Slowly I scanned each page, feeling the relief of the task nearly finished and feeling proud of myself for sticking to it. Right when I was standing up to leave, the fax noise started and was met with a "if you'd like to make a call--" I'd misdialed.
The only thing to do was to start over. So I took a deep breath and began again. About halfway through, the machine, like a possessed robot, began dialing the wrong number again. I pushed every button (literally) and could not make it stop until I finally unplugged it.
Maeve started to shake her rattle but seemed happy. I carefully entered the number and lay page one down for the third time. Then Maeve started fussing. The scanner bar slowly moved across the document. A quarter of the way. Half way. Maeve started crying. Three quarters of the way. I walked, picked her up, and laid her on the floor, then moved the first page out and lay down the second. She wasn't happy on the floor. She needed to be changed. I went back to the stroller for a clean diaper and wipes, moved the second page, laid the third, and started unsnapping her suit.
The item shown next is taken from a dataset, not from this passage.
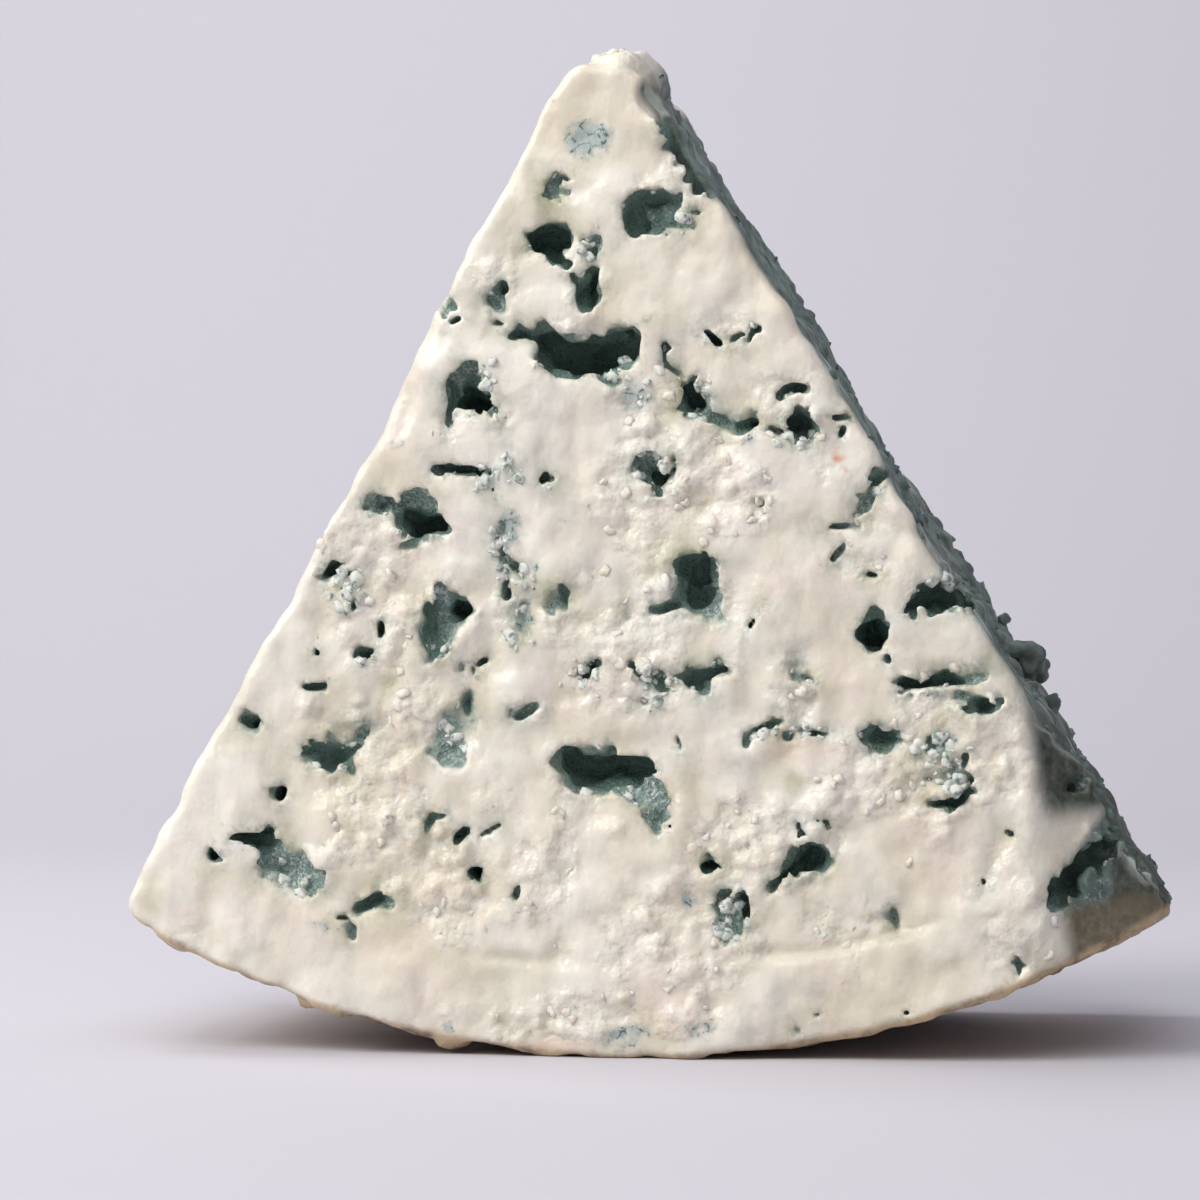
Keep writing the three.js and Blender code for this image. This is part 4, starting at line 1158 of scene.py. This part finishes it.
class Recipe(Nodes):
    """Builds one material's nodes."""

    def __init__(self, name):
        self.material = bpy.data.materials.new(name)
        self.material.use_nodes = True
        self.tree = self.material.node_tree
        self.tree.nodes.clear()
        self.place = self.node("ShaderNodeTexCoord").outputs["Object"]

    def attribute(self, name):
        node = self.node("ShaderNodeAttribute", {"attribute_name": name})
        return Value(self, node.outputs["Fac"])

    def stretched(self, stretch):
        settings = {"operation": "MULTIPLY"}
        return self.node("ShaderNodeVectorMath", settings, self.place, stretch).outputs[0]

    def grain(self, wavelength, detail=2.0, roughness=0.5, stretch=(1, 1, 1), warp=0.0):
        """Noise from 0 to 1, about 0.5, whose waves are this many millimetres long."""
        place = self.stretched(stretch)
        node = self.node(
            "ShaderNodeTexNoise",
            None,
            Vector=place,
            Scale=1.0 / (wavelength * MM),
            Detail=detail,
            Roughness=roughness,
            Distortion=warp,
        )
        return Value(self, node.outputs["Fac"])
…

Not just a dirty diaper, but a blow out. I checked the scanner -- only mid-page -- and went back to the stroller for the extra outfit I'd shoved in the pocket last minute. I moved page three, put down four, unfolded the clean diaper, put it under her, and realized the blowout was so big that the new diaper was now dirty too. So I went to the stroller for another clean diaper, moved page four to five, discovered poop was up her back and all over the inside of her onesie and that in trying to pull it off, I'd also gotten it on her arm. I lay her back down and pulled out a gob of wipes, switched pages on the scanner, wiped and wiped and wiped. Changed pages again. Smooshed her chubbiness into a clean outfit. Changed pages again -- on it went: me on my knees, swapping pages on the glass with one hand, shoving dirty diapers and wipes into a bag with the other, debating throwing the dirty clothes straight into the trashcan (I didn't), and the kids walking in from the park right in the middle of it because I'd taken so long -- ahh, a picture of life!
1 comment:
so classic. It's good to write these things down so you can remember them and remember to laugh.